* _WRITTEN EXERCISE_:
Select and reproduce each line of the listing below that bears the string "type".
* START *
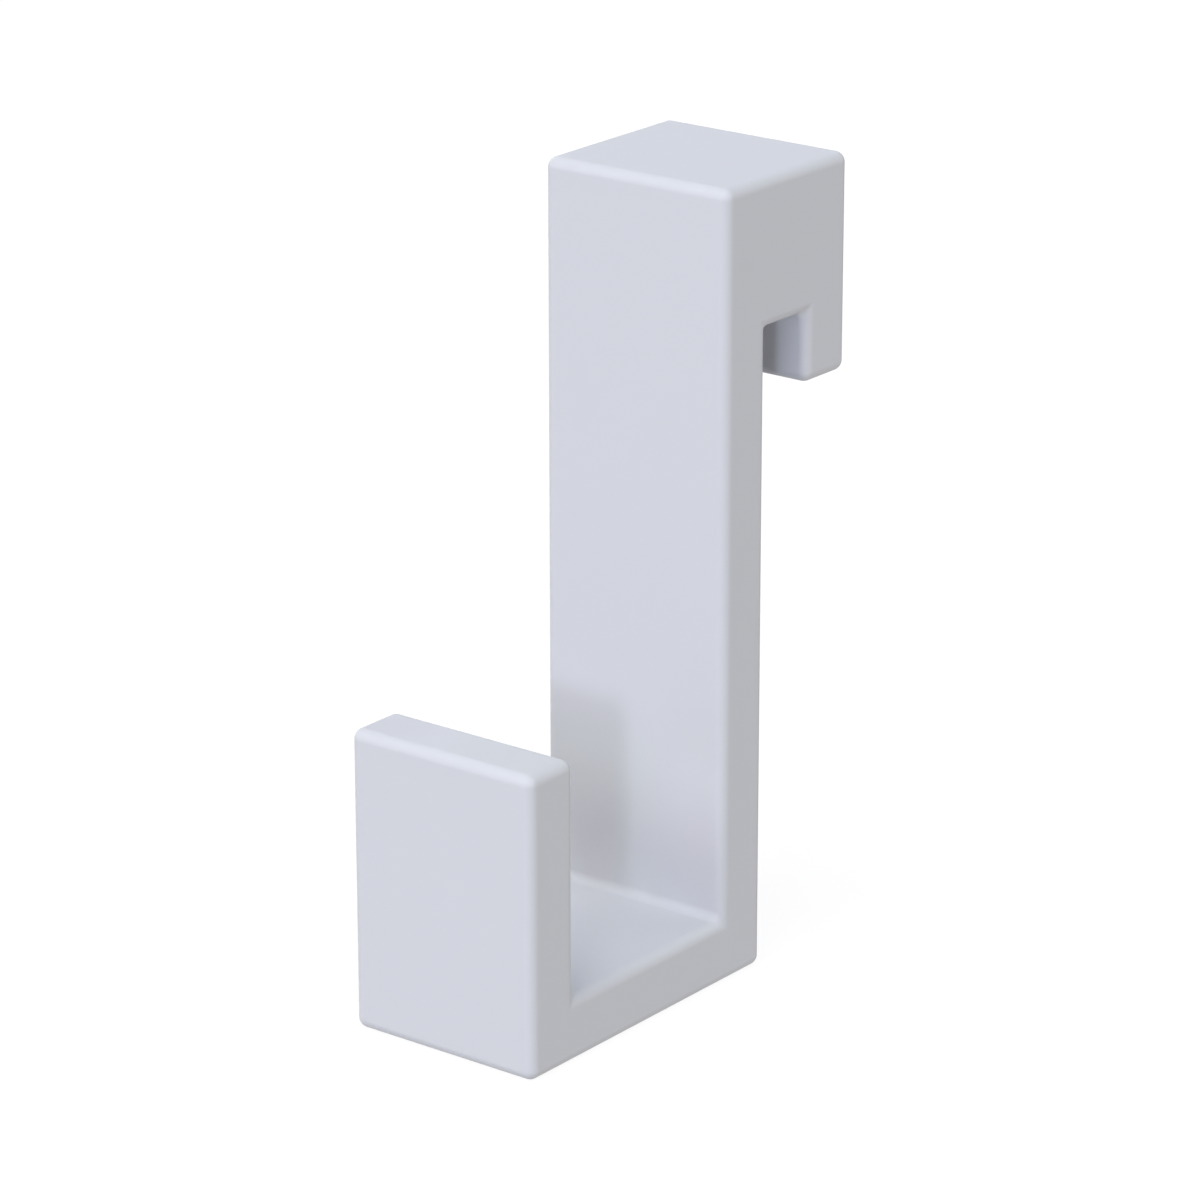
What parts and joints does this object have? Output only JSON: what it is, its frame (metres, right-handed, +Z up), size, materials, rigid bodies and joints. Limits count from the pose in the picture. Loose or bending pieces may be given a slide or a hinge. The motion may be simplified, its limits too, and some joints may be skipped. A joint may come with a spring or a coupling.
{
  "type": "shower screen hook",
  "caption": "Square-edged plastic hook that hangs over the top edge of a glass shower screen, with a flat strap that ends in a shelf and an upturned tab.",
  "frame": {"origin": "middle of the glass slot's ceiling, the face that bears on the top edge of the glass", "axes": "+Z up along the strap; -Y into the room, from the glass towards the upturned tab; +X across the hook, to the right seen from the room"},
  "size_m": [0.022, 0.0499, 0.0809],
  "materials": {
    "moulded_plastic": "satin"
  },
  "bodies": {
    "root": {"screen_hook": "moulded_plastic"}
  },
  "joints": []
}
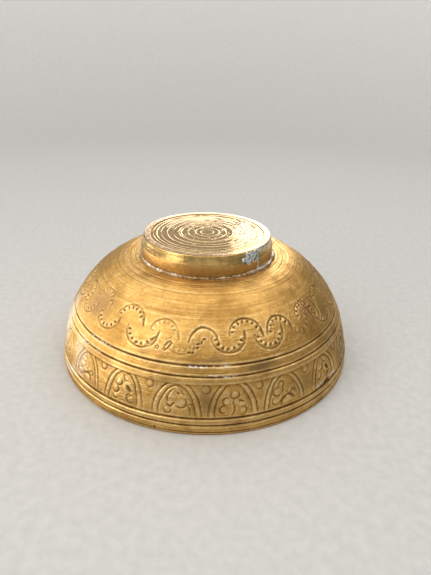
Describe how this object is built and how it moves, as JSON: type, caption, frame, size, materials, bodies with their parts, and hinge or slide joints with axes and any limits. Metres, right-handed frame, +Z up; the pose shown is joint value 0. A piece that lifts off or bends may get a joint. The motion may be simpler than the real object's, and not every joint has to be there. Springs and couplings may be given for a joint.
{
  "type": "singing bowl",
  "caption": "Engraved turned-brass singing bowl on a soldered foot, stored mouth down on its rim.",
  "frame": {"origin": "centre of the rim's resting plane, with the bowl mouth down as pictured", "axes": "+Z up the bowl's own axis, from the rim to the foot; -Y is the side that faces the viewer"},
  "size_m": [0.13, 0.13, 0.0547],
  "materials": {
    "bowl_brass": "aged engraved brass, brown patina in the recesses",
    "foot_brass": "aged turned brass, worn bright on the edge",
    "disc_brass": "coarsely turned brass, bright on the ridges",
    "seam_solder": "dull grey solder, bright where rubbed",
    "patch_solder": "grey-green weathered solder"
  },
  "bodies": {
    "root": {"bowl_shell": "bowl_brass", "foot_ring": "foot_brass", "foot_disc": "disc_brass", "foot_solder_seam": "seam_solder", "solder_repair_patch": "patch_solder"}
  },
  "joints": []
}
* END *
* _SOLUTION TO THIS TASK_:
  "type": "shower screen hook",
Describe how this object is built and how it moves, as JSON: type, caption, frame, size, materials, bodies with their parts, and hinge or slide joints with axes and any limits. Metres, right-handed frame, +Z up; the pose shown is joint value 0. A piece that lifts off or bends may get a joint. The motion may be simpler than the real object's, and not every joint has to be there. Springs and couplings may be given for a joint.
  "type": "singing bowl",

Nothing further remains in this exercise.